Procédure de déclassement
Point positif, la clarification de la procédure de déclassement, par SNCF, SNCF Mobilités, ou SNCF Réseau d’un bien immobilier devenu inutile à la poursuite de leurs missions. Le cas échéant, l’établissement “en informe au préalable le préfet ainsi que le président du conseil régional, le président du conseil général et le maire de la commune où est situé le bien”. L’Etat et les collectivités territoriales disposeront alors d’un délai de deux mois pour manifester leur intention de se porter acquéreur dudit bien. L’Araf ne sera quant à elle informée du projet de déclassement que si le bien est situé “à proximité de voies ferrées exploitées”, dans un périmètre défini par arrêté du ministre des Transports. En revanche, aucune procédure d’information ou d’autorisation n’est prévue pour la cession de biens entre les établissements publics du groupe ni pour la cession via la procédure d’expropriation de biens d’un des établissements publics au profit de l’Etat ou d’une collectivité locale.

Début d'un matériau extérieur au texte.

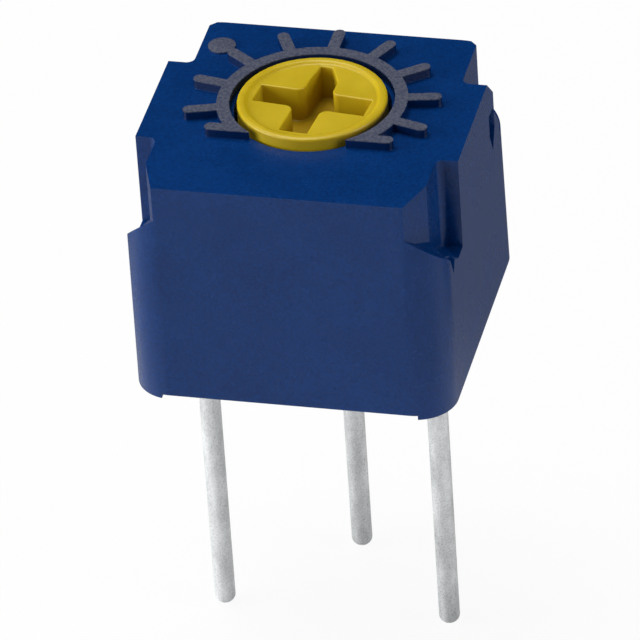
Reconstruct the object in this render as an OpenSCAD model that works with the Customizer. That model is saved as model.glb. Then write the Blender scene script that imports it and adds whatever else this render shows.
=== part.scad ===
// Single-turn trimming potentiometer with a sealed cermet track, in millimetres, +Z up.
// The origin is the centre of the underside, on the board. The front, with the gap in the dial, faces -Y.

/* [Housing] */
// Width across the side wings and the base
body_w = 7.0; // [5:0.05:10]
// Depth of the base, front to back
body_d = 7.0; // [5:0.05:10]
// Height of the top face above the board
body_h = 5.33; // [3:0.01:8]
// How far the rotor's axis sits behind the middle of the body
body_shift = 0.11; // [0:0.01:0.4]
// Front face's lean at the top, measured inwards
front_lean = 0.13; // [0:0.01:0.5]
// Back face's lean at the top, measured inwards
back_lean = 0.35; // [0:0.01:0.6]
// Rounding of the four upright corners of the base
corner_r = 0.88; // [0.2:0.01:1.5]
// Width of the upper body behind and in front of the side wings
upper_w = 6.06; // [4:0.01:8]
// Length of each side wing
wing_l = 2.96; // [1:0.01:5]
// Height of a front pocket's floor beside the wing
front_pocket_z = 3.17; // [2.5:0.01:4.5]
// Height of a back pocket's floor beside the wing
back_pocket_z = 3.38; // [2.5:0.01:4.5]
// Length of the level part of a pocket's floor
pocket_l = 0.44; // [0.2:0.01:2]
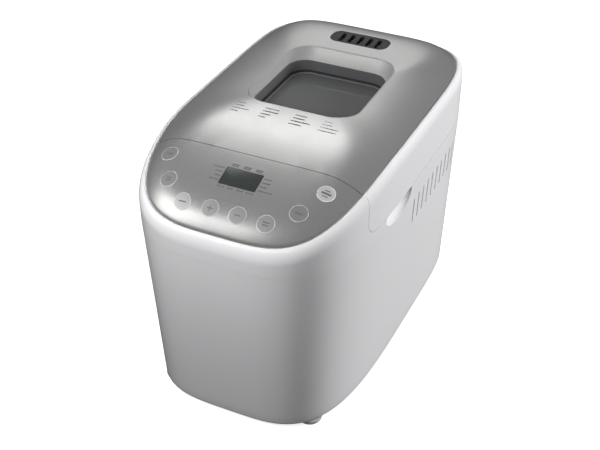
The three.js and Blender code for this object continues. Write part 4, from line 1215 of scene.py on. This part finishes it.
for band_name, profile, finish in (
    ("window_gasket", GASKET_PROFILE, "rubber"),
    # The sleeve's dark grey is painted shade, darkening the frame's inner wall.
    ("window_shade_sleeve", SHADE_SLEEVE_PROFILE, "grey_rubber"),
    ("window_gasket_foot", GASKET_FOOT_PROFILE, "gasket_edge"),
):
    window_band(band_name, [lip_ring(reach, z) for reach, z in profile], finish)

# %% [markdown]
# The outer pane lies on the frame's seat and the inner pane in the lid's liner. Both have a small
# ground edge.

# %% Panes
GROUND_EDGE = 0.0006


def pane(name, grow, node):
    low, high = (corner.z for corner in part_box(node))
    edge = GROUND_EDGE
    steps = ((edge, low), (0, low + edge), (0, high - edge), (edge, high))
    rings = [window_ring(-grow + inset, -grow + inset, z) for inset, z in steps]
    adopt(crisp(new_piece(name, outward(loft_mesh(name, rings))), 30), "window_glass", "lid", node)


pane("outer_pane", -GAP, "window_glass")
pane("inner_pane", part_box("inner_window_glass")[1].x - WINDOW_HALF, "inner_window_glass")

# %% [markdown]
# ## Vent grille
# Steam leaves through five round-ended slots in a dark insert behind the window. The insert follows
# the crown of the lid.

# %% Vent grille
GRILLE_BOTTOM = 0.007
GRILLE_HEART = -0.0105  # the innermost ring, closed by a fan
GRILLE_PROFILE = (
    (GRILLE_HEART, -GRILLE_BOTTOM), (-GAP, -GRILLE_BOTTOM), (-GAP, -0.0012),
    (-GAP - 0.0003, -0.0006), (-GAP - 0.001, -0.0004), (-0.005, -0.0007), (-0.009, -0.0010),
    (GRILLE_HEART, -0.0011),
)
SLOT_COUNT, SLOT_PITCH, SLOT_LENGTH, SLOT_WIDTH, SLOT_DEPTH = 5, 0.0115, 0.020, 0.0056, 0.06
grille_stack = [raised(grille_plan(grow, 16), over_top(rise)) for grow, rise in GRILLE_PROFILE]
grille = new_piece("steam_grille", outward(loft_mesh("steam_grille", grille_stack)))
grille_slots = row_of_slots(
    "grille_cutter", SLOT_COUNT, (-SLOT_PITCH * (SLOT_COUNT - 1) / 2, GRILLE_Y, SLOPE_Z),
    (SLOT_PITCH, 0, 0), (0, 0, QUARTER), SLOT_LENGTH, SLOT_WIDTH, SLOT_DEPTH,
    "dark_plastic",
)
carve(grille, grille_slots)
adopt(crisp(grille), "dark_plastic", "lid", "vent_grille")

# %% [markdown]
# ## Keys and display
# Each key is a round film key with a fine raised ring round it. The profile is turned about an
# upright axis and then stood on the panel, square to its surface.

# %% Keys
KEY_CAP = BUTTON_RADIUS + 0.00025  # nearly fills its hole, so no dark gap shows
KEY_RING = 0.0009


KEY_TOP = 0.0001
KEY_PROFILE = [
    (0.0002, -0.0018), (KEY_CAP - 0.0002, -0.0018), (KEY_CAP, -0.0016), (KEY_CAP, -0.0001),
    (KEY_CAP - 0.0001, 0.00004), (KEY_CAP - 0.0003, KEY_TOP), (KEY_CAP - 0.0009, KEY_TOP),
    (KEY_CAP - KEY_RING + 0.00005, 0.00004), (KEY_CAP - KEY_RING, 0.0), (KEY_CAP - 0.0016, 0.00002),
    (KEY_CAP - 0.0026, 0.00006), (0.004, 0.00008), (0.0002, KEY_TOP),
]

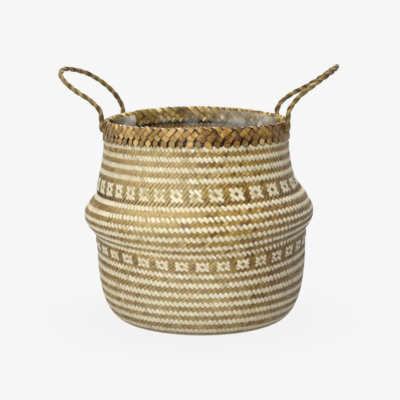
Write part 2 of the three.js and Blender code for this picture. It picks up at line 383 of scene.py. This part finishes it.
class Bundle:
    """Strips gathered for one mesh. A strip is a row of rings along a line, with closed ends."""

    def __init__(self):
        self.points, self.lay, self.under, self.sunk = [], [], [], []
        self.quads, self.caps, self.count = [], [], 0

    def strip(self, centre, side, up, half, thick, along, number, section=STRIP, sunk=0.0):
        rings, n = len(centre), len(section)
        half, thick = np.broadcast_to(half, rings), np.broadcast_to(thick, rings)
        u, v = section[:, 0], section[:, 1]
        ring = (centre[:, None] + side[:, None] * (half[:, None] * u)[..., None]
                + up[:, None] * (thick[:, None] * v)[..., None])
        self.points.append(ring.reshape(-1, 3))
        lay = np.stack(np.broadcast_arrays(u[None], along[:, None] / 10, float(number)), -1)
        self.lay.append(lay.reshape(-1, 3))
        # On the lower face, seen from inside, the painted shade of the sunk parts is turned round
        flat = section is STRIP
        self.under.append(np.tile(np.maximum(-v, 0) * flat, rings))
        dip = np.broadcast_to(sunk, rings)[:, None] + 0 * v
        if flat:
            lower = np.where(v < UNDERSIDE, 1 - dip, np.minimum(dip, 1 - dip))
            dip = np.where((v < 0) & (dip <= 1), lower, dip)
        self.sunk.append(dip.ravel())
        i, j = np.meshgrid(np.arange(rings - 1), np.arange(n), indexing="ij")
        a, b = self.count + i * n + j, self.count + i * n + (j + 1) % n
        self.quads.append(np.stack([a, a + n, b + n, b], -1).reshape(-1, 4))
        first = self.count + np.arange(n)
        self.caps.append(first[None])
        self.caps.append((first + (rings - 1) * n)[None, ::-1])
        self.count += rings * n

    def mesh(self, name, material, sharp=50):
        faces = [np.concatenate(self.quads), np.concatenate(self.caps)]
        attributes = [(key, np.concatenate(getattr(self, key))) for key in ("lay", "under", "sunk")]
        return add_mesh(name, np.concatenate(self.points), faces, material, attributes, sharp)


def unit(v):
    return v / np.linalg.norm(v, axis=-1, keepdims=True)


def lengths(line):
    return np.concatenate([[0], np.cumsum(np.linalg.norm(np.diff(line, axis=0), axis=1))])


def resampled(line, count):
    """The same line in even steps, with the length at each point."""
    along = lengths(line)
    at = np.linspace(0, along[-1], count)
    return np.stack([np.interp(at, along, line[:, i]) for i in range(line.shape[1])], -1), at


def bezier(a, b, c, d, steps=40):
    t = np.linspace(0, 1, steps + 1)[:, None]
    a, b, c, d = map(np.array, (a, b, c, d))
    return (1 - t) ** 3 * a + 3 * (1 - t) ** 2 * t * b + 3 * (1 - t) * t * t * c + t ** 3 * d


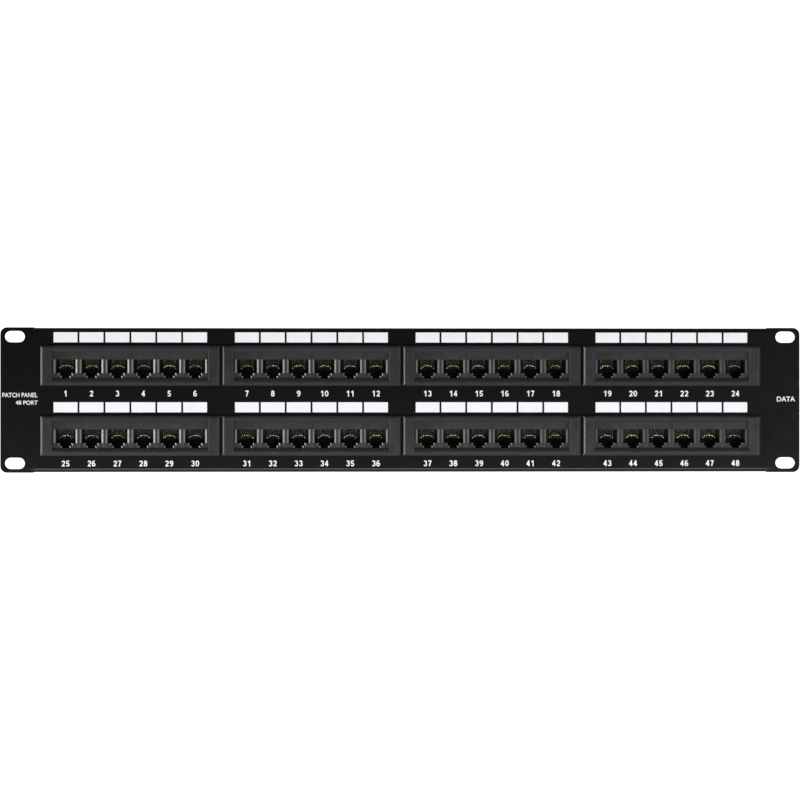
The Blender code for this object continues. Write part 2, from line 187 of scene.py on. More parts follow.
# Screws
SCREW_SIDES = 32
HEAD_HEIGHT = 1.9 * MM
HEAD_EDGE = 0.15 * MM
CROWN_HEIGHT = 0.9 * MM
CROWN_STEPS = 5
SHAFT_RADIUS = 1.0 * MM
THREADS = 20
THREAD_START = 0.4 * MM
THREAD_SPARE = 1.2 * MM
THREAD_ROOT = 0.82
POINT_LENGTH = 0.6 * MM
RECESS_DEPTH = 1.1 * MM
RECESS_RISE = 0.3 * MM
RECESS_TURN = 25.0
RECESS_HALF_LENGTH = 1.45 * MM
RECESS_HALF_WIDTH = 0.3 * MM
RECESS_FLOOR_HALF_LENGTH = 0.7 * MM
RECESS_FLOOR_HALF_WIDTH = 0.22 * MM

# Looks: the middle range of a noise, and the surround's strength, which fades with the direction's y
NOISE_LOW = 0.3
NOISE_HIGH = 0.7
SURROUND_FRONT = 0.035
SURROUND_REAR = 0.22
FADE_START = -0.9
FADE_END = -0.5

# Camera, its angles in degrees
SENSOR = 36.0
LENS = 119.2
CAMERA_DISTANCE = 1.6
CAMERA_SIDE = 1.85
CAMERA_AIM = 0.037


def clean(shape, name):
    """Turn a bmesh into a mesh with its faces pointing out."""
    bmesh.ops.recalc_face_normals(shape, faces=shape.faces)
    mesh = bpy.data.meshes.new(name)
    shape.to_mesh(mesh)
    shape.free()
    return mesh


def add_box(shape, low, high):
    """Add a box between two corners."""
    for vert in bmesh.ops.create_cube(shape, size=1.0)["verts"]:
        vert.co = [high[axis] if vert.co[axis] > 0 else low[axis] for axis in range(3)]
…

Protection des informations sensibles
A l’aune de la décision récente de sanctions prononcée par l’Autorité de la concurrence à l’encontre de Fret SNCF pour avoir utilisé, à des fins commerciales, des informations confidentielles obtenues dans le cadre de sa mission de gestion déléguée des infrastructures, les mesures contenues dans le décret n° 2015-139 sur l’indépendance des fonctions de répartition des capacités et de tarification de l’infrastructure ferroviaire appellent “à la plus grande vigilance”, selon l’Araf. Ces dispositions prévoient en particulier la mise en place d’une sanction pénale pour la divulgation des informations commercialement sensibles détenues par le gestionnaire d’infrastructure. Par ailleurs, le décret détaille la composition et les modalités de fonctionnement de la commission de déontologie du système de transport ferroviaire chargée d’examiner la compatibilité des anciennes fonctions de certains dirigeants et personnels de SNCF Réseau avec des nouvelles fonctions au sein d’entreprises ferroviaires.
Enfin, un comité d’entreprise centralisé pour l’ensemble du groupe sera mis en place et complété par des commissions consultatives pour chacun des établissements (décret n° 2015-142). Une commission du statut particulier (décret n° 2015-141) – sera quant à elle chargée d’émettre un avis sur les projets de disposition portant sur le statut particulier de salariés de la SNCF, SNCF Mobilités et SNCF Réseau.
L’entrée en vigueur des décrets interviendra dès la prise d’effet des nouveaux titres de sécurité que SNCF Réseau et SNCF Mobilités devront obtenir auprès de l’Etablissement public de sécurité ferroviaire (EPSF), et au plus tard le 1er juillet 2015, “afin d’assurer une transition vers le nouveau groupe public dans le plein respect de la sécurité ferroviaire”, indique le secrétariat général aux Transports. En parallèle, les travaux de réorganisation des établissements publics et de construction du groupe public piloté par Guillaume Pepy et Jacques Rapoport se poursuivent, sous la supervision de Frédéric Saint-Geours, nommé président par intérim du conseil de surveillance de la SNCF. Au total, près d’une trentaine de décrets d’application seront publiés, parmi lesquels ceux permettant de déterminer plus précisément la place des régions dans la gouvernance du système ferroviaire, dont la publication n’est pas prévue avant juin 2015.
Références :
– Décret n° 2015-137 du 10 février 2015 relatif aux missions et aux statuts de la SNCF et à la mission de contrôle économique et financier des transports.
– Décret n° 2015-138 du 10 février 2015 relatif aux missions et aux statuts de SNCF Mobilités.
– Décret n° 2015-139 du 10 février 2015 relatif à la confidentialité des données détenues par le gestionnaire de l’infrastructure ferroviaire et à la commission de déontologie du système de transport ferroviaire.
– Décret n° 2015-140 du 10 février 2015 relatif aux missions et aux statuts de SNCF Réseau.
– Décret n° 2015-141 du 10 février 2015 relatif à la commission du statut particulier mentionné à l’article L. 2101-2 du Code des transports.
– Décret n° 2015-142 du 10 février 2015 relatif au comité central du groupe public ferroviaire et aux commissions consultatives.
– Décret n° 2015-143 du 10 février 2015 relatif à la sécurité des circulations ferroviaires et à l’interopérabilité du système ferroviaire.